New Heavy Sounds – 20th July 2018

Originally released independently in February, Under The Strawberry Moon 2.0 sees Blacklab’s debut receive a vinyl release, wider distribution, and augmented by an additional track. It sounds like we’re arriving halfway through a song at the start of the album’s opener, ‘Black Moon’. It’s a slow, hefty riff that grinds out of the speakers at high volume. Yes, it’s loud and mastered even louder. Then the pace picks up the drums really get cracking and everything just throbs.

Yuko’s vocals are astonishing, switching between full-on gutsy hard rock, and witchy ethereal, and snarling deep and demonic. And they’re not afraid to send the needles into red, everything cracking with a fuzzy edge of overloading distortion. It’s this in-yer-face production that really makes Under The Strawberry Moon 2.0 the album it is. You don’t just listen to it: you feel it. You visualise the speaker cones on a massive rig vibrating, can almost feel the air being displaced.

‘Warm Death’ takes the face down and exploits the classic quiet / loud dynamic thing, and against a tidal wave of overdriven guitar the banshee howl vocals are nothing short of terrifying. Closer ‘Big Muff’ goes all the way for maximum downtuned sluge, with enough low-end to give rise to an uncomfortable sensation in the bowels. And it does so for ten whole minutes, in an audaciously excessive workout worthy of Melvins.
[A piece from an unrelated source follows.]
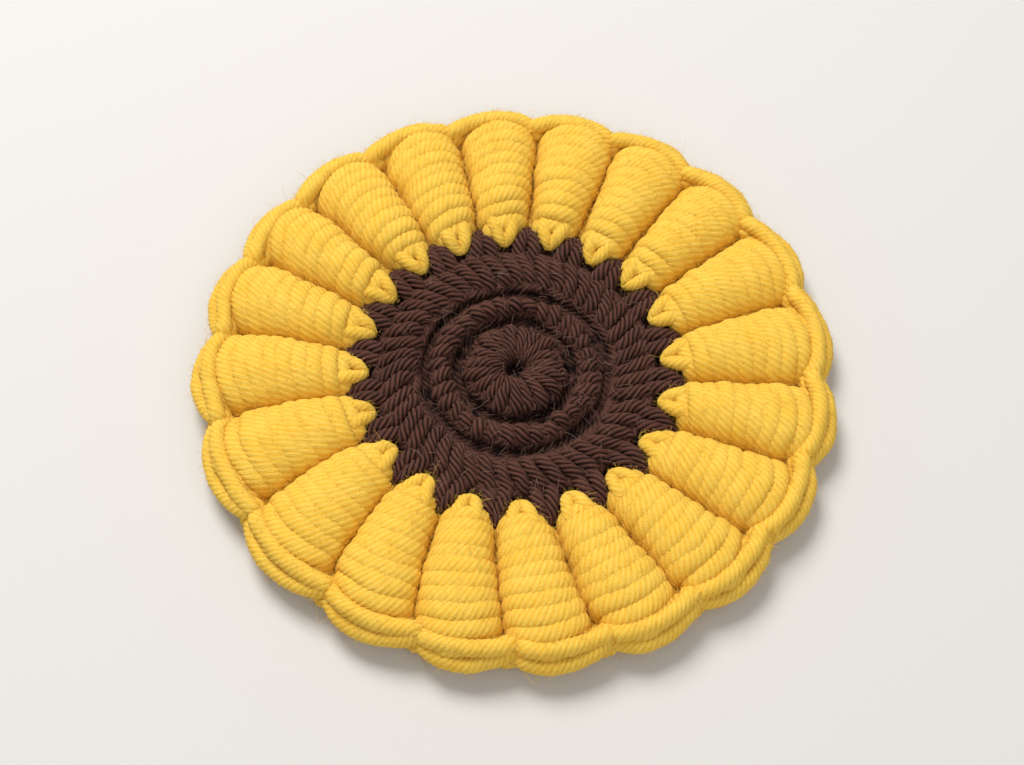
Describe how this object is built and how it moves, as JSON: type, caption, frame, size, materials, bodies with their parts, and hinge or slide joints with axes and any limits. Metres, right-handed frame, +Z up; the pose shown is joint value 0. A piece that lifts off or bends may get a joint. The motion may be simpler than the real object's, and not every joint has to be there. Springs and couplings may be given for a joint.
{
  "type": "crocheted sunflower coaster",
  "caption": "Round flat crocheted coaster: a brown middle worked in rounds, a ring of fat yellow roll-stitch petals and a chain edging, to stand a cup on.",
  "frame": {"origin": "middle of the coaster's outline, on its underside", "axes": "+Z up through the thickness, from the underside to the face with the petals; +X and +Y across the coaster"},
  "size_m": [0.1113, 0.1111, 0.009],
  "materials": {
    "brown_yarn": "matte, soft and slightly hairy plied yarn",
    "yellow_yarn": "matte, soft and slightly hairy plied yarn"
  },
  "bodies": {
    "root": {"centre_round_1": "brown_yarn", "centre_round_2": "brown_yarn", "centre_round_3": "brown_yarn", "petal_01": "yellow_yarn", "petal_02": "yellow_yarn", "petal_03": "yellow_yarn", "petal_04": "yellow_yarn", "petal_05": "yellow_yarn", "petal_06": "yellow_yarn", "petal_07": "yellow_yarn", "petal_08": "yellow_yarn", "petal_09": "yellow_yarn", "petal_10": "yellow_yarn", "petal_11": "yellow_yarn", "petal_12": "yellow_yarn", "petal_13": "yellow_yarn", "petal_14": "yellow_yarn", "petal_15": "yellow_yarn", "petal_16": "yellow_yarn", "petal_17": "yellow_yarn", "petal_18": "yellow_yarn", "petal_19": "yellow_yarn", "petal_20": "yellow_yarn", "edge_link_01": "yellow_yarn", "edge_link_02": "yellow_yarn", "edge_link_03": "yellow_yarn", "edge_link_04": "yellow_yarn", "edge_link_05": "yellow_yarn", "edge_link_06": "yellow_yarn", "edge_link_07": "yellow_yarn", "edge_link_08": "yellow_yarn", "edge_link_09": "yellow_yarn", "edge_link_10": "yellow_yarn", "edge_link_11": "yellow_yarn", "edge_link_12": "yellow_yarn", "edge_link_13": "yellow_yarn", "edge_link_14": "yellow_yarn", "edge_link_15": "yellow_yarn", "edge_link_16": "yellow_yarn", "edge_link_17": "yellow_yarn", "edge_link_18": "yellow_yarn", "edge_link_19": "yellow_yarn", "edge_link_20": "yellow_yarn"}
  },
  "joints": []
}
Coming on at times like Boris at their best, it’s hard to conceive that Blacklab are just two in number. Because this is some dense noise, gritty, driving and raw. There’s chug and grind, and there’s thunderous powerchords in abundance. In fact, there’s no let up – and no filler. And they could only ever have come from Japan: while we’ve seen a number of female-fronted stoner/doom/heavy bands emerging recently, Blacklab stand out as one of the fiercest, most intense and most-far out. They promise ‘Fuzz, fuzz, fuzz, doom, stoner, more fuzz,’ and they deliver it with the knobs all turned to eleven.